# [Stated problem]
In the data below, find every line that has the string "bodies", and copy it.

# [Source excerpt]
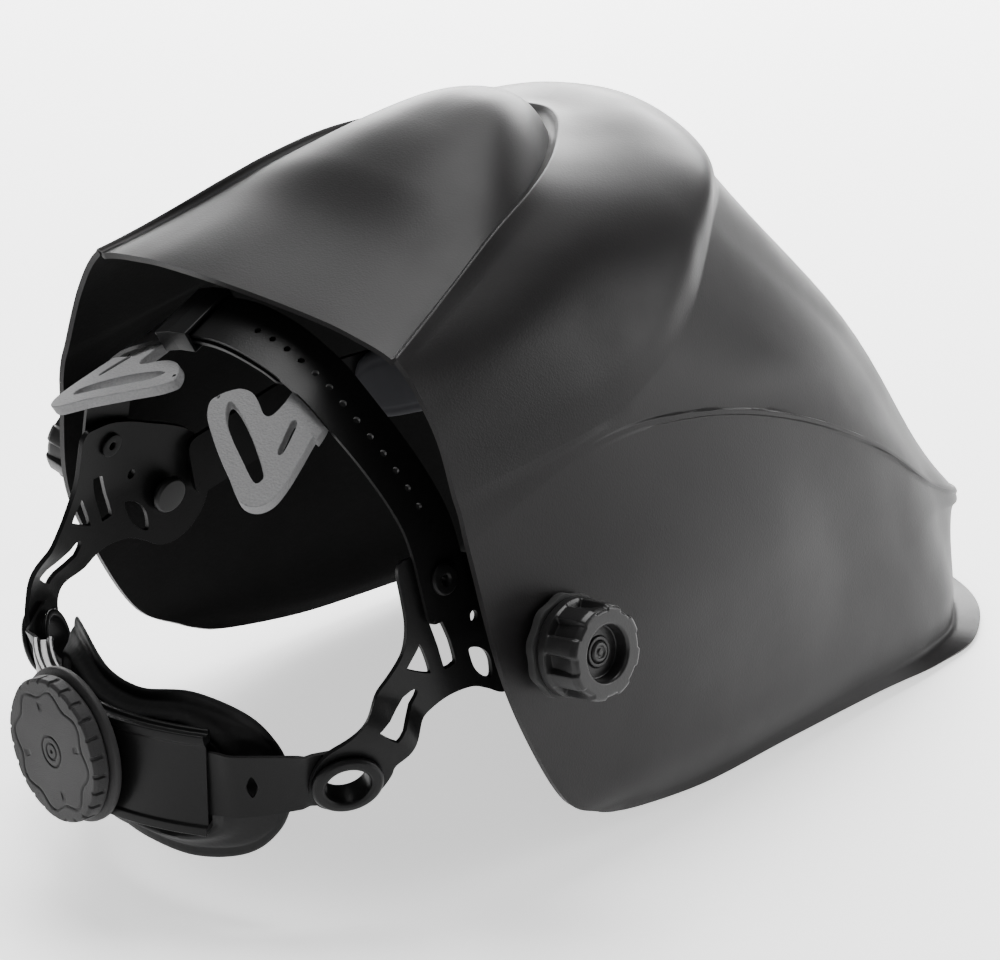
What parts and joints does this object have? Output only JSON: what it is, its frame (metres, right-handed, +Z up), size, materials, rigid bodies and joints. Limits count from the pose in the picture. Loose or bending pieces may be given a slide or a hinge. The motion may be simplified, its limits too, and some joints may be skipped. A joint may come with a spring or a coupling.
{
  "type": "laser welding helmet",
  "caption": "Hollow dark helmet shell with a window, tilting on two knobs about a ratchet headgear with crown strap, pads and a rear cushion.",
  "frame": {"origin": "middle of the footprint, on the plane that the helmet stands on", "axes": "-Y is the way the face looks, +Z up, +X the wearer's left"},
  "size_m": [0.2922, 0.4602, 0.2661],
  "materials": {
    "shell_black": "moulded charcoal nylon, satin matte",
    "frame_black": "moulded black plastic, matte",
    "lens_dark": "dark green filter glass, gloss",
    "gear_black": "moulded black plastic, satin",
    "knob_grey": "moulded dark grey plastic, fine texture",
    "rubber": "black rubber, matte",
    "steel": "blackened steel",
    "foam": "moulded soft vinyl over foam, dull",
    "pad_grey": "soft grey pad, dull"
  },
  "bodies": {
    "headgear": {"crown_keeper": "gear_black", "crown_pad_left": "pad_grey", "crown_pad_right": "pad_grey", "crown_rivet_left": "gear_black", "crown_rivet_right": "gear_black", "crown_strap_left": "gear_black", "crown_strap_right": "gear_black", "forehead_pad": "foam", "front_band": "gear_black", "ratchet_housing": "gear_black", "ratchet_knob": "knob_grey", "ratchet_skirt": "knob_grey", "rear_cushion": "foam", "rear_strap_left": "gear_black", "rear_strap_right": "gear_black", "side_plate_left": "gear_black", "side_plate_right": "gear_black", "strap_ring_left": "gear_black", "strap_ring_right": "gear_black"},
    "helmet_shell": {"knob_washer_left": "rubber", "knob_washer_right": "rubber", "pivot_bolt_left": "steel", "pivot_bolt_right": "steel", "pivot_spacer_left": "gear_black", "pivot_spacer_right": "gear_black", "shell": "shell_black", "window_frame": "frame_black", "window_lens": "lens_dark"},
    "knob_left": {"pivot_knob_left": "gear_black"},
    "knob_right": {"pivot_knob_right": "gear_black"}
  },
  "joints": [
    {"name": "shell_tilt", "type": "hinge", "parent": "headgear", "child": "helmet_shell", "pos_m": [0, 0.09589, 0.0993], "axis": [-1, 0, 0], "range_deg": [0, 65]},
    {"name": "knob_spin_left", "type": "hinge", "parent": "helmet_shell", "child": "knob_left", "pos_m": [0.0943, 0.09589, 0.0993], "axis": [0.9848, 0, 0.1736], "continuous": true},
    {"name": "knob_spin_right", "type": "hinge", "parent": "helmet_shell", "child": "knob_right", "pos_m": [-0.0943, 0.09589, 0.0993], "axis": [-0.9848, 0, 0.1736], "continuous": true}
  ]
}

# [Task answer]
What parts and joints does this object have? Output only JSON: what it is, its frame (metres, right-handed, +Z up), size, materials, rigid bodies and joints. Limits count from the pose in the picture. Loose or bending pieces may be given a slide or a hinge. The motion may be simplified, its limits too, and some joints may be skipped. A joint may come with a spring or a coupling.
  "bodies": {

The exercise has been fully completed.